DHS lays out five for '05
- By Dibya Sarkar
- Nov 04, 2004
Homeland Security Department
Continuing to build a common technology infrastructure for the Homeland Security Department's (DHS) 22 agencies and developing the workforce are two of the five priorities the department's chief information officers will focus on in 2005.
Charles Armstrong, the CIO for the department's Border and Transportation Security (BTS) directorate, outlined the five priorities during an Industry Advisory Council event on Nov. 4. He said Steve Cooper, the department's CIO, held an executive session about two weeks ago to come up with the "five in '05." They include:
Transformation of the enterprise — which includes coordinating information sharing efforts across the department and ensuring screening and targeting efforts are conducted over secure networks.
Securing the homeland — which includes emphasis on the value of data and information captured through building secure standards.
Finishing the foundation — continuing efforts to build the technology infrastructure.
Standup the startups — that includes building up newly created agencies such as the Science and Technology directorate and the Information Analysis and Infrastructure Protection directorate.
Empowering the IT workforce — which means ensuring "the right people in the right place with the right talents are able to take on the big transformation," Armstrong said.
Armstrong, who was named the border directorate's first CIO this summer, was joined by CIOs from several agencies housed within the directorate including Rod MacDonald from Customs and Border Protection (CBP), David Zeppieri with the Transportation Security Administration (TSA), Al Hudson from Immigration and Customs Enforcement (ICE), Sandy Peavy with the Federal Law Enforcement Training Center (FLETC), and Tarrazzia Martin with U.S. Citizenship and Immigration Services (USCIS).
Each CIO summarized their agency's efforts within each priority. For example, MacDonald said Customs and Border officials are replacing a legacy system with the Automated Commercial Environment, which will provide a single interface between the trade community and the federal government to speed trade and combat terrorism. Zeppieri said TSA will deploy high-speed operational connectivity at many airports by January as an example of a common-based infrastructure.
Hudson said because ICE's critical mission involves investigation and enforcement, the process where it takes more than two years to acquire and develop technology needs must be reduced to perhaps one year.
"Being fast and right the first time out is the only approach we have now," he said.
Peavy said FLETC, which provides law enforcement training for 81 organizations across state, local, federal and international governments, is focusing more on training agents on counterterrorism. She said they are looking more toward using computer-aided simulation — such as driving simulators — as supplemental training for agents.

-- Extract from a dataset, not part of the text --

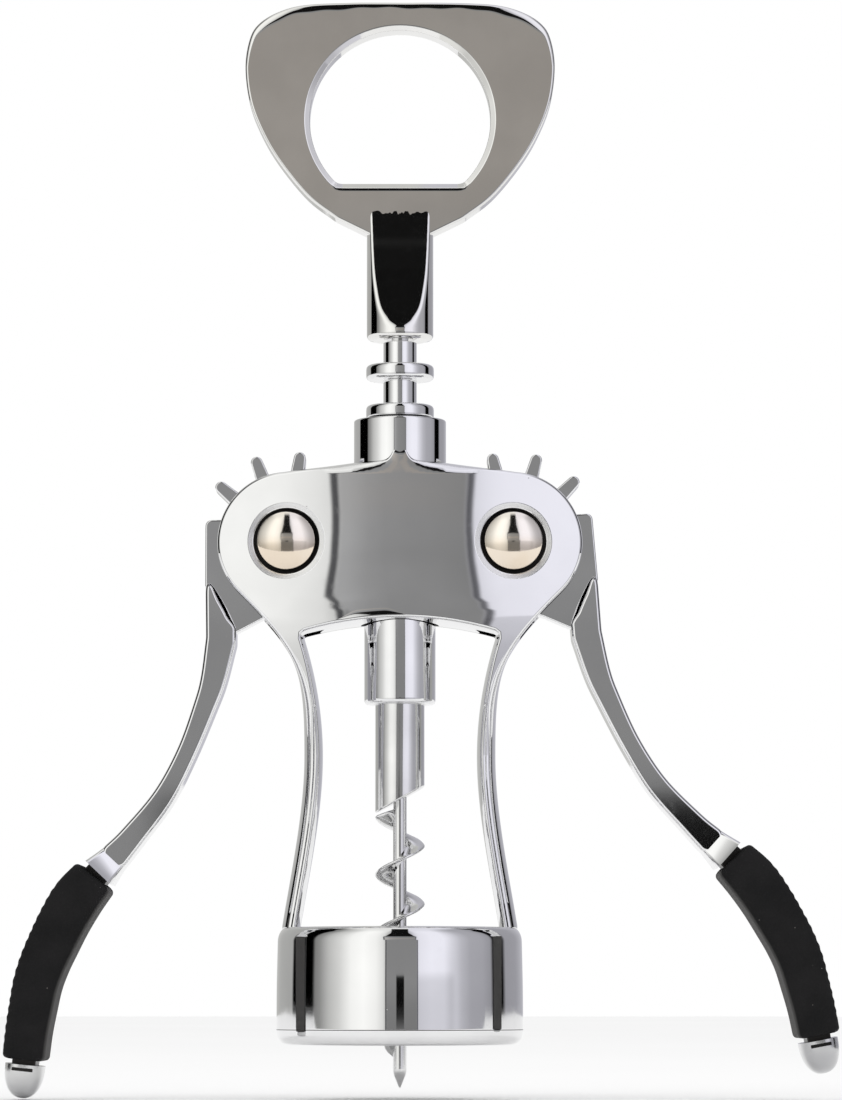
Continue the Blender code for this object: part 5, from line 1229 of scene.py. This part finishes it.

Martin said USCIS is focusing on customer service for immigrants and improving information sharing with other relevant agencies, such as BTS, Internal Revenue Service, Social Security Administration and state and local governments. A larger part of the agency's work is focusing on fraud detection. She said data mining and pattern recognition might be important applications the unit will need to investigate and verify the identities of immigrants.